Bestattungsexperte Wirthmann sieht eine zunehmende Sensibilität in der Gesellschaft, was die Arbeit von Hospizen und Gruppen betrifft, die Eltern unterstützen. Sie zeigt sich auch im neuen Personenstandsgesetz, das im Mai 2013 in Kraft trat. So können jetzt Eltern Kinder, die mit weniger als 500 Gramm tot geboren wurden, namentlich beim Standesamt melden und ins Geburtsregister eintragen lassen. Sie geben ihnen damit offiziell eine Existenz.

In der Regel ist es auch möglich, einen toten Embryo im Familiengrab oder in einem eigenen Grab zu bestatten. Nicht alle Friedhofssatzungen ermöglichen das, doch nach Wirthmanns Erfahrung bieten viele den Eltern sehr gute Wege an. „Durch den gesellschaftlichen Wandel trauen sich immer weniger Friedhofsverwalter, Dinge einzufordern, die weiteren Schmerz verursachen.“ Zunächst sei es nachvollziehbar, dass Angehörige ihre Verstorbenen bei sich haben wollen. Doch in einem weiteren Schritt der Trauer könne das Bestatten im eigenen Garten zu einem Problem werden, sagt er. So sei der Friedhof ein Ort der Begegnung mit dem Toten und der eigenen Trauer, an dem man verweile, aber auch wieder gehe – zurück ins Leben. Im eigenen Garten sei das anders.

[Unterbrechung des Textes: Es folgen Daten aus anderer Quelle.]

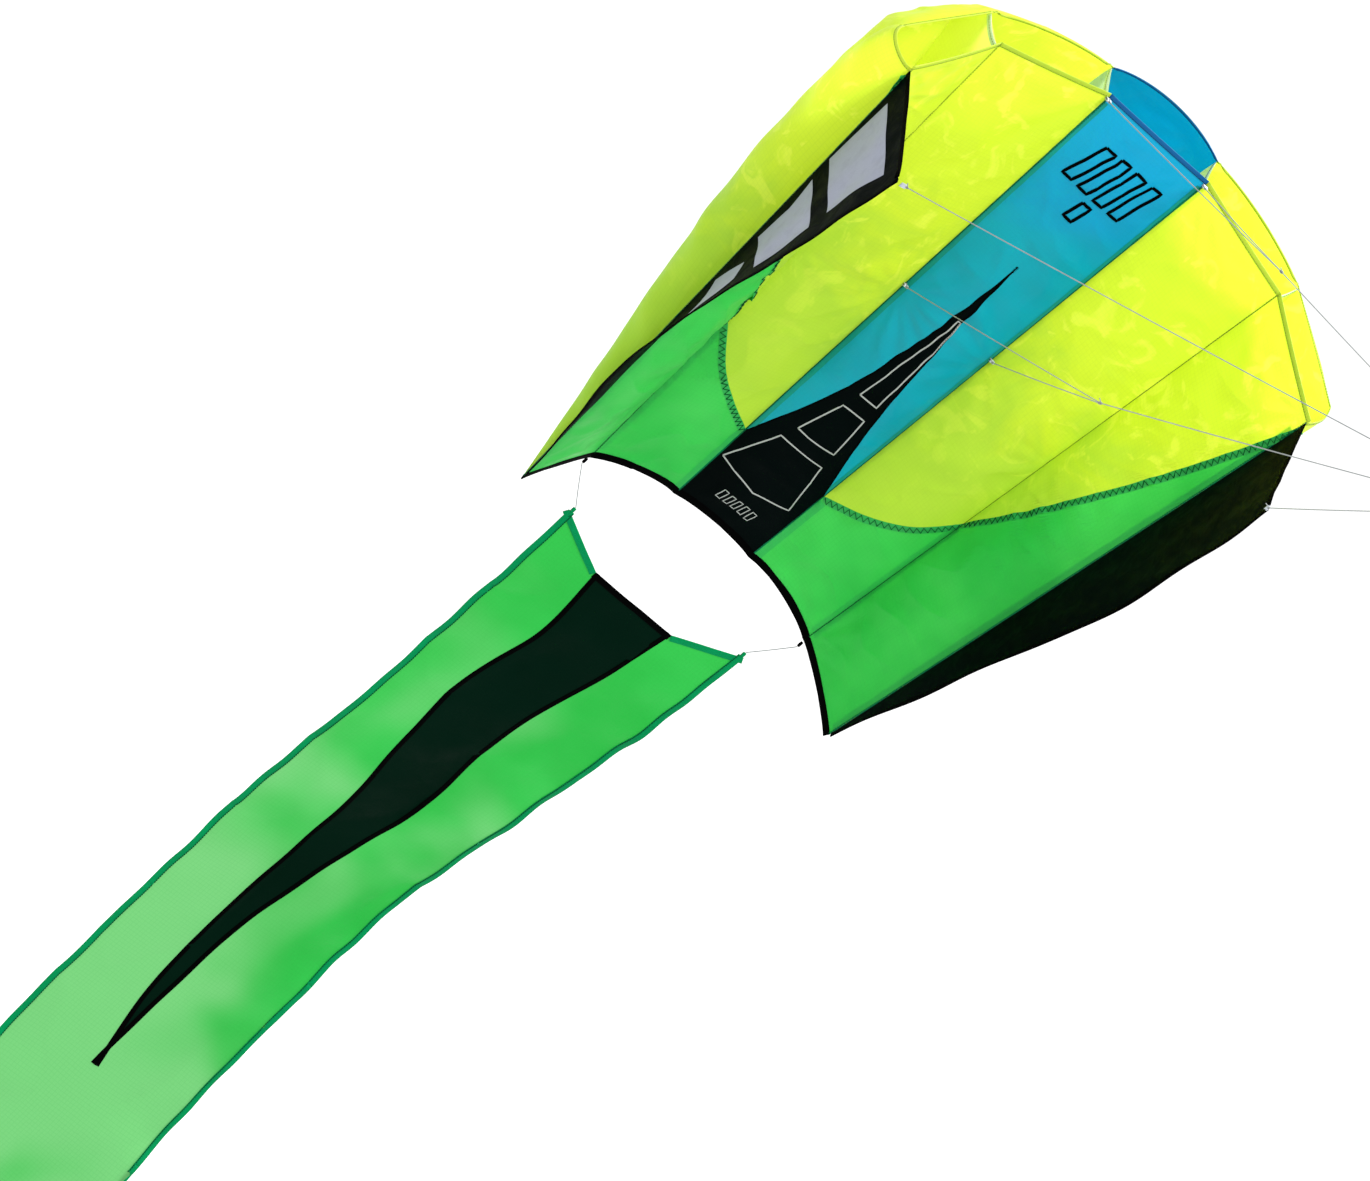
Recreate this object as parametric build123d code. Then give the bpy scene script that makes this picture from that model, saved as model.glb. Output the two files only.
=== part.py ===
from build123d import *
from math import cos, pi, radians, sin
import os

# A frameless parafoil kite with five ram-air cells, two keel fins, a bridle and a streamer tail.
#
# Millimetres. The origin is the centre of the tow ring. +X runs along the span, +Y from the flyer's side
# of the kite through to its top skin, and +Z from the trailing edge to the leading edge. The tail hangs
# straight down behind the trailing edge.

# ---- Driving dimensions -------------------------------------------------------------------------

# The canopy is laid out from the middle of its lower leading edge, and hangs from the tow ring.
NOSE = Vector(0, 1390, -490)

# Ribs, from the middle of the kite out to each side: the lower corner of the nose, the lean of the rib
# from +Y towards its own side, the height of the air intake, and how much higher the rib swells.
RIB_CORNER = {"inner": (77.5, 0, 0), "middle": (221.5, -36, -28), "outer": (311, -162, -68.5)}
RIB_LEAN = {"inner": 7, "middle": 34, "outer": 25}
LIP_HEIGHT = {"inner": 46, "middle": 38, "outer": 57}
RIB_SWELL = {"inner": 32, "middle": 32, "outer": 54}

# Every chord line runs to one point behind the kite, which keeps the bottom panels flat.
CHORD_MEETING = Vector(0, 0, -3230)
CHORD_SHARE = 0.221
LIP_LEAD = 0.018
SWELL_SHAPE = 0.62
EDGE_GAP = 0.8
PROFILE_STATIONS = (0, 0.05, 0.12, 0.22, 0.35, 0.5, 0.68, 0.85, 1)
RIB_FRONT_CHORD = 0.004
RIB_LAST_STATION = 0.93

CLOTH = 1.0
CLEARANCE = 0.4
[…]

Die Reimers haben ihr erstes Sternchen allein beerdigt, abends, als es aufgehört hatte zu regnen. Sie segneten es mit Weihwasser und auch die beiden Geschwister und sangen „Guten Abend, gute Nacht“. Jeder zündete eine Kerze an, als Marlon sagte: „Ich wünsche dem Baby ein Herz.“

Seine Mutter hatte ihm erklärt, dass das Baby kein Herz gehabt habe und deshalb nicht leben konnte. Sie ist froh über einen so intimen Abschied, den auch ihr zweites totes Kind, ihr zweites Sternchen, erhielt. Und: „Ich würde mir wünschen, dass Frauen sich mehr trauen, über ihre Erlebnisse zu reden.“

Manchmal setzt sie sich auf den Mauervorsprung neben dem Gedenkstein. „Es tut so gut, dort kurz zu verweilen und eine Kerze anzuzünden“, sagt sie. Auf dem Regal im Wohnzimmer stehen neben dem Hochzeitsalbum die letzten Ultraschall-Aufnahmen der beiden Kleinen. Inzwischen sind Melanie und Stefan Reimer wieder guten Mutes, dass es doch eines Tages klappt mit dem dritten Kind.